Mr House claims he dropped his mobile phone in the car and he had reached down to pick it up.

When he looked up, he noticed something large - possibly a pelican - coming towards him and he swerved off the road to avoid it. The car hit some boulders before it was submerged in the salt water.

"Mr House left the vehicle running for over 15 minutes while it was submerged until it died on its own, causing unnecessary damage to the vehicle's engine," Philadelphia Indemnity says.

Mr House said he had left the car running because he was being bitten by mosquitoes.
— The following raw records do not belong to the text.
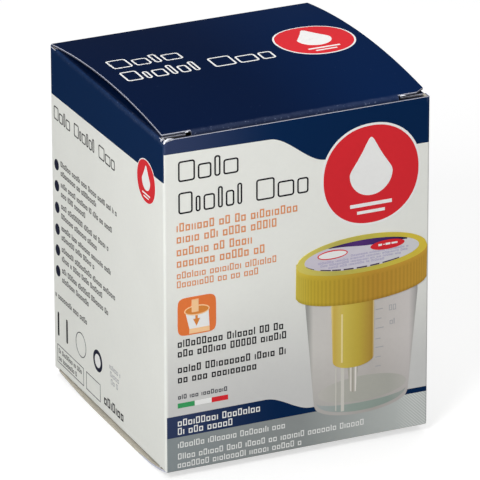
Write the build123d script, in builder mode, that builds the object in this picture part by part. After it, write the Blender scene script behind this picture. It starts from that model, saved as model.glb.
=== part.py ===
from build123d import *
import os
from math import cos, radians, sin

# A printed folding carton with a tuck closure at each end, and the specimen container in it.
# Millimetres. +Z is up, the front panel faces -Y, and the origin is at the middle of the
# carton, on what it stands on.

# Folding board
board = 0.45
crease_inner_radius = 0.15
dust_crease_inner_radius = 0.3

# Carton, made to the container that it holds
side_room = 3.55
head_room = 5.6
tuck_room = 0.7
glue_flap_width = 12.0
glue_flap_taper = 3.0
glue_flap_end_gap = 3.0
seam_step = 0.3
crushed_corner_length = 2.4
crushed_corner_depth = 0.6

# Closures: a bowed panel from the crease to the fold, then a tuck down inside the far wall
closure_side_gap = 0.4
crease_play = 0.05
panel_play = 0.1
top_crown = 2.85
bottom_sag = 2.0
rest_flat_start = 14.0
rest_flat_length = 26.0
fold_rise = 0.75
fold_play = 0.45
fold_radius = 0.9
tuck_length = 15.0
tuck_lean = 7.5
tuck_side_gap = 1.2
tuck_corner_radius = 8.0
slit_length = 7.0
slit_step = 0.9
slit_width = 0.3
slit_curl_radius = 1.4
short_curl_angle = 35.0
long_curl_angle = 80.0
shoulder_drop = 0.35
clipped_corner_length = 2.3
clipped_corner_depth = 1.4

# Dust flaps, two at each end, with a shoulder that the closure's slits lock on
dust_meeting_gap = 10.0
dust_swing_play = 0.3
dust_notch_play = 0.15
dust_shoulder_width = 6.5
dust_shoulder_step = 2.0
dust_tuck_taper = 3.0
dust_crease_taper = 4.5
dust_corner_radius = 4.0

# Cup
cup_foot_radius = 22.0
cup_neck_radius = 26.4
cup_height = 72.7
cup_wall = 1.2
cup_floor = 1.5
cup_floor_chamfer = 2.0
foot_height = 1.2
foot_width = 1.6
foot_chamfer = 0.7
stop_bead_height = 1.2
stop_bead_depth = 0.9

# Screw lid, with the well that takes a sample tube
skirt_height = 13.8
skirt_wall = 1.2
skirt_play = 0.9
skirt_bead_gap = 0.3
lid_plate = 1.5
lid_rim_height = 0.8
lid_rim_width = 1.8
lid_edge_chamfer = 0.7
rib_count = 60
rib_width = 0.9
rib_depth = 0.5
rib_root = 0.2
rib_end_gap = 1.0
well_radius = 8.4
well_wall = 1.2
well_floor = 1.5
hub_radius = 2.6
hub_height = 4.0
spigot_radius = 1.45
spigot_length = 4.0

# Needle with its sleeve, the straw under the well and the label over it
cannula_radius = 0.5
cannula_wall = 0.2
cannula_above_hub = 17.0
cannula_below_spigot = 1.0
cannula_bevel = 1.6
push_fit_play = 0.05
sleeve_bore_play = 0.5
sleeve_wall = 0.9
sleeve_tip_gap = 1.0
sleeve_tip_chamfer = 0.8
straw_wall = 0.9
straw_length = 12.0
straw_floor_gap = 2.0
label_radius = 19.0
label_thickness = 0.2

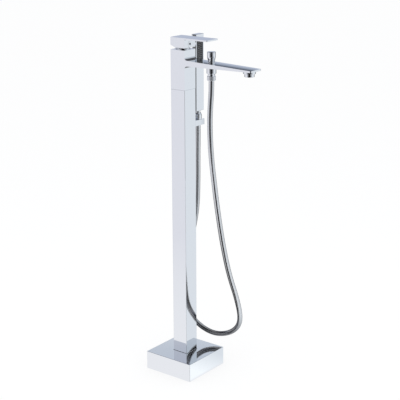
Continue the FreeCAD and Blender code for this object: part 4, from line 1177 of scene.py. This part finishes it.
class GeometryTree(Tree):
    """A Geometry Nodes tree whose inputs are set by name before it first runs."""

    def __init__(self, name: str) -> None:
        """Make the empty tree."""
        group = bpy.data.node_groups.new(name, "GeometryNodeTree")
        super().__init__(group)
        self.sockets: dict[str, str] = {}
        for way in ("INPUT", "OUTPUT"):
            group.interface.new_socket("Geometry", in_out=way, socket_type="NodeSocketGeometry")

    def take(self, **kinds: str) -> list[Wire]:
        """Add named inputs.

        Args:
            kinds: input name, with underscores for spaces, to Float, Int or Material.

        Returns:
            The wire of the incoming geometry, and one for each input.
        """
        names = [key.replace("_", " ") for key in kinds]
        for name, kind in zip(names, kinds.values()):
            socket = self.tree.interface.new_socket(
                name, in_out="INPUT", socket_type=f"NodeSocket{kind}"
            )
            self.sockets[name] = socket.identifier
        outputs = self.node("NodeGroupInput").socket.node.outputs
        return [Wire(self, outputs[name]) for name in ("Geometry", *names)]

    def store(self, geometry: Wire, name: str, value: Wire) -> Wire:
        """Keep a value on each point under a name that the material reads."""
        settings = {"data_type": "FLOAT", "domain": "POINT"}
        values = {"Geometry": geometry, "Name": name, "Value": value}
        return self.node("GeometryNodeStoreNamedAttribute", settings, values)

    def close(self, geometry: Wire, finish: Wire) -> None:
        """Make the geometry real, give it its material and lead it out."""
        real = self.node("GeometryNodeRealizeInstances", None, {"Geometry": geometry})
        painted = self.node("GeometryNodeSetMaterial", None, {"Geometry": real, "Material": finish})
        self.node("NodeGroupOutput", None, {"Geometry": painted})

    def apply(self, piece: Piece, **values: object) -> Piece:
        """Run the tree on a piece and make the result a plain mesh.

        Args:
            piece: the object that carries the modifier.
            values: input name, with underscores for spaces, to its value.

        Returns:
            A new mesh object of the same name.
        """
        step = piece.modifiers.new(self.tree.name, "NODES")
        step.node_group = self.tree
        for key, value in values.items():
            step[self.sockets[key.replace("_", " ")]] = value
        mesh = evaluated_mesh(piece)
        name = piece.name
        bpy.data.objects.remove(piece)
        return add_object(name, mesh)


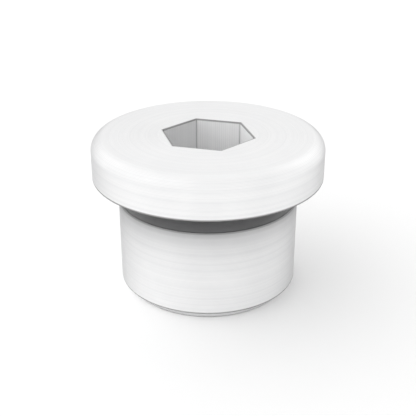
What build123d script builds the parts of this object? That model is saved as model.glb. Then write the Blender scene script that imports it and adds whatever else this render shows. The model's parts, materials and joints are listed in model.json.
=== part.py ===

"No obvious motions to correct the course of the vehicle could be seen and it does not appear that Mr House ever used the brakes to stop the vehicle before entering the water," the insurance company claims."Additionally, the video does not appear to confirm that a pelican was in Mr House's immediate field of vision."Mr Garza confirmed this information when he testified that he did not see a pelican (or other bird) in the area."He also testified that he did not see Mr House drop [his mobile] phone and Mr House did not appear distracted at the time of the crash."Philadelphia Indemnity says evidence had indicated that no skid marks were found at the scene of the incident."Additionally, reports from witnesses at the scene stated that Mr House did not appear overly upset at the loss of the vehicle," the company says."A confidential informant came forward and reported additional facts indicating fraud in the matter."The informant said Mr House had offered to pay him to steal the car and burn it, "making the disappearance of the vehicle appear to be a theft so that Mr House could obtain the insurance money".Mr House denies the allegations and has countersued the insurer, saying the company failed to pay as promised.